While HCQ and paracetamol will remain in the licensed category, India on Tuesday said “the stock position could allow our companies to meet the export commitments that they had contracted”.
Keenly aware that the Modi government’s 56-inch-chest facade would be dented by the perception that it buckled under US pressure, the Indian external affairs ministry sought to present the exceptions made as not just America-specific.
Appropriate quantities of HCQ and paracetamol will be sent on humanitarian grounds to neighbouring countries “who are dependent on our capabilities” and also to some nations “who have been particularly badly affected by the pandemic”.
Spokesman Anurag Srivastava described the earlier notification as “temporary steps” taken as part of the government’s obligation to ensure that there are adequate stocks of medicines for domestic use.
“In order to ensure this, some temporary steps were taken to restrict exports of a number of pharmaceutical products. In the meanwhile, a comprehensive assessment was made of possible requirements under different scenarios,” Srivastava said.
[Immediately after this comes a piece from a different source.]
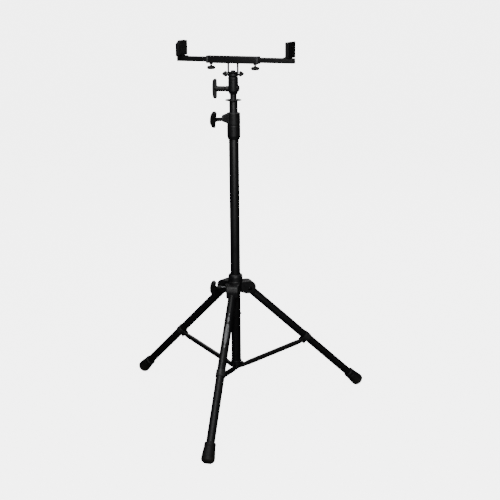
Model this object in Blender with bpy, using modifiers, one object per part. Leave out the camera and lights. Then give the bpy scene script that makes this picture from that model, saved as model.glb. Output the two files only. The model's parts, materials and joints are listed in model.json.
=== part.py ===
import math

import bmesh
import bpy
from mathutils import Matrix

MM = 0.001
AIR = 0.3 * MM              # gap between two pieces that touch

# Centre tube and the parts on it
TUBE_R = 17.5 * MM
TUBE_WALL = 2.0 * MM
TUBE_FOOT = 158.0 * MM      # height of its lower end
TUBE_HEAD = 1022.0 * MM     # height of its upper end, inside the collar
COLLAR_R = 23.0 * MM
COLLAR_FOOT = 983.0 * MM
COLLAR_HEAD = 1075.0 * MM
RIVET_HEIGHT = 350.0 * MM
KNOB_SIDE = -60.0           # direction of the hub and collar knobs, degrees from the front leg

# Sliding hub
HUB_HEIGHT = 443.5 * MM     # height of the leg pins
HUB_R = 26.0 * MM
LEG_PIN_REACH = 47.3 * MM   # from the tube's axis to a leg pin
ARM_WIDTH = 42.0 * MM
HUB_KNOB_UP = 9.0 * MM
HUB_BORE_R = TUBE_R + 2.6 * MM
POCKET_R = 20.3 * MM        # room for a leg's head to turn in
FOLDED_TILT = 6.0           # degrees between a folded leg and the tube

# Legs, braces and the lower bracket
LEG_SIDES = {"front": 0.0, "right": 120.0, "left": -120.0}
LEG_TILT = math.radians(46.35)
LEG_R = 14.75 * MM
LEG_WALL = 1.75 * MM
LEG_HEAD = 13.0 * MM        # tube past the pin
LEG_LENGTH = 623.0 * MM     # pin to the end of the tube
FOOT_LENGTH = 629.0 * MM    # pin to the end of the rubber foot
SADDLE_DOWN = 316.0 * MM    # pin to the saddle, along the leg
SADDLE_DROP = 22.0 * MM     # brace pin below the leg's axis
SADDLE_LENGTH = 24.0 * MM
BRACKET_REACH = 28.4 * MM   # from the tube's axis to a brace's inner end
BRACKET_HEIGHT = 146.6 * MM
SKIRT_R = 19.6 * MM         # lower bracket round the tube's end
BRACE_WIDTH = 9.8 * MM
BRACE_DEPTH = 16.5 * MM
BRACE_END_R = 5.9 * MM
BRACE_WALL = 1.6 * MM
PIN_R = 4.0 * MM
SMALL_PIN_R = 2.5 * MM

# Extending tube and what it carries
INNER_R = 14.75 * MM
INNER_WALL = 1.75 * MM
INNER_FOOT = 520.0 * MM
DISC_HEIGHT = 1116.5 * MM   # underside of the flange disc
DISC_R = 28.0 * MM
POST_R = 11.5 * MM
ADAPTER_FOOT = 1137.0 * MM
ADAPTER_HEAD = 1196.0 * MM
WING_HEAD = 1209.5 * MM

# Cradle, which stands turned on its swivel
HEAD_TURN = math.radians(-12.0)
STIRRUP_R = 20.8 * MM
STIRRUP_PLATE = 3.0 * MM
STIRRUP_ROD_R = 3.4 * MM
STIRRUP_LEG_OUT = 17.3 * MM
SLEEVE_FOOT = 1241.0 * MM
SLEEVE_SIDE = 25.0 * MM
SLEEVE_HALF = 87.0 * MM     # half its length, without the end bushes
BUSH_LENGTH = 8.0 * MM
BAR_SIDE = 17.5 * MM
BAR_INNER_END = 30.0 * MM
ARM_ENDS = {"left": 207.0 * MM, "right": 221.0 * MM}
UPRIGHT_INSET = 9.0 * MM    # from a bar's end
UPRIGHT_DEPTH = 70.0 * MM
UPRIGHT_CORNERS = {"left": (12.0 * MM, 20.0 * MM), "right": (3.0 * MM, 3.0 * MM)}   # down, along
PAD_TOP = 1316.0 * MM
PAD_THICK = 10.0 * MM
SCREW_OUT = 81.0 * MM       # thumbscrews from the middle

KNOB_NECK = 16.0 * MM
SCREW_R = 3.8 * MM          # clamping screws
SCREW_HOLE_R = 4.3 * MM
BOLT_R = 4.0 * MM

TEE_LENGTH = 68.0 * MM
TEE_OUTLINE = [             # share of the half length, and distance from the post's axis
    (-1, 60), (-1, 66), (-0.85, 71), (-0.4, 72.6), (0, 73), (0.4, 72.6), (0.85, 71), (1, 66), (1, 60),
    (0.85, 57.5), (0.4, 57), (0, 57), (-0.4, 57), (-0.85, 57.5),
]
THUMB_R = 14.6 * MM
WING_OUTLINE = [            # share of the half length, and height in millimetres
    (-1, 11), (-0.93, 18), (-0.55, 23.5), (0, 25), (0.55, 23.5), (0.93, 18), (1, 11),
    (0.95, 5.5), (0.5, 6.5), (0, 6), (-0.5, 6.5), (-0.95, 5.5),
]
FOOT_PROFILE = [            # radius and distance from the end, in millimetres
    (16.4, 68), (19.4, 66), (19.6, 50), (22.6, 22), (23.0, 13), (20.5, 5), (15.5, 0.8), (9.0, 0),
]


def start():
    """Empty the scene and make the two collections."""
    for thing in list(bpy.data.objects):
        bpy.data.objects.remove(thing, do_unlink=True)
    made = []
    for name in ("tripod_hunting_stand", "cutters"):
        collection = bpy.data.collections.new(name)
        bpy.context.scene.collection.children.link(collection)
        made.append(collection)
    return made


PARTS, CUTTERS = start()

LOOKS = {                   # colour, roughness, metallic
    "black_tube": ((0.012, 0.012, 0.013), 0.28, 0.6),
    "black_cast": ((0.016, 0.016, 0.017), 0.42, 0.3),
    "black_plastic": ((0.014, 0.014, 0.015), 0.5, 0.0),
    "rubber": ((0.013, 0.013, 0.013), 0.75, 0.0),
    "grey_plastic": ((0.16, 0.16, 0.165), 0.5, 0.0),
    "steel": ((0.42, 0.42, 0.43), 0.32, 1.0),
    "dark_steel": ((0.05, 0.05, 0.052), 0.36, 0.9),
}


def material(name, look):
    colour, roughness, metallic = LOOKS[look]
    made = bpy.data.materials.new(name + "_finish")
    made.use_nodes = True
    shader = made.node_tree.nodes["Principled BSDF"]
    shader.inputs["Base Color"].default_value = (*colour, 1.0)
    shader.inputs["Roughness"].default_value = roughness
    shader.inputs["Metallic"].default_value = metallic
    return made


def frame(name, matrix, parent=None):
    """An empty that holds a group of pieces; its origin is where the group turns or slides."""
    empty = bpy.data.objects.new(name, None)
    PARTS.objects.link(empty)
    empty.parent = parent
    empty.matrix_local = matrix
    return empty


def add(name, mesh, look, parent, place=Matrix()):
    """A piece when it has a look, otherwise a cutter."""
    obj = bpy.data.objects.new(name, mesh)
    obj.parent = parent
    obj.matrix_local = place
    if look:
        mesh.materials.append(material(name, look))
        PARTS.objects.link(obj)
    else:
        CUTTERS.objects.link(obj)
        obj.hide_render = True
        obj.display_type = "WIRE"
    return obj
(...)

“After having confirmed the availability of medicines for all possible contingencies currently envisaged, these restrictions have been largely lifted. The DGFT notified lifting restrictions on 14 drugs yesterday (Monday). With regard to paracetamol and HCQ, they will be kept in a licensed category and their demand position will be continuously monitored. However, the stock position could allow our companies to meet the export commitments that they had contracted,” the spokesman added.
Till late on Tuesday evening, hours after the ministry announced India’s decision, there was no new notification from the DGFT detailing the fresh exemptions. Officials said it was likely that consignments would be cleared on a case-by-case basis at the political level by the minister.
The spokesman claimed that the controversy over India’s response to Trump’s threat of possible retaliation as “unnecessary” and discouraged any speculation and attempts to politicise the matter.
But the tone and tenor of the response to the government’s move was partially dictated by how the BJP in general and Modi in particular would have reacted had they been in Opposition.
An old speech of Modi mocking the idea of international pressure surfaced and CPM general secretary Sitaram Yechury said that while Trump’s statement was “unacceptable”, the Modi government has succumbed to the threat.
“That this happened after an expensive gala was organised for him by Modi, instead of preparing to contain Covid-19, shows how this Govt has let down India. India’s priority must be treatment of Indians in this battle against Covid.... By succumbing to US pressures once again Modi has exposed the hollowness of his propaganda of championing ‘nationalism’. Asked us to light candles while he compromises our fight against Covid by lifting ban on drug exports for Trump’s benefit,” Yechury tweeted.
Pushed onto the back foot by reminders of how India in the past — with much lower economic standing — had stood up to the US, some in the Right-wing ecosystem sought to fight back by peddling unsubstantiated claims of a quid pro quo from the Americans.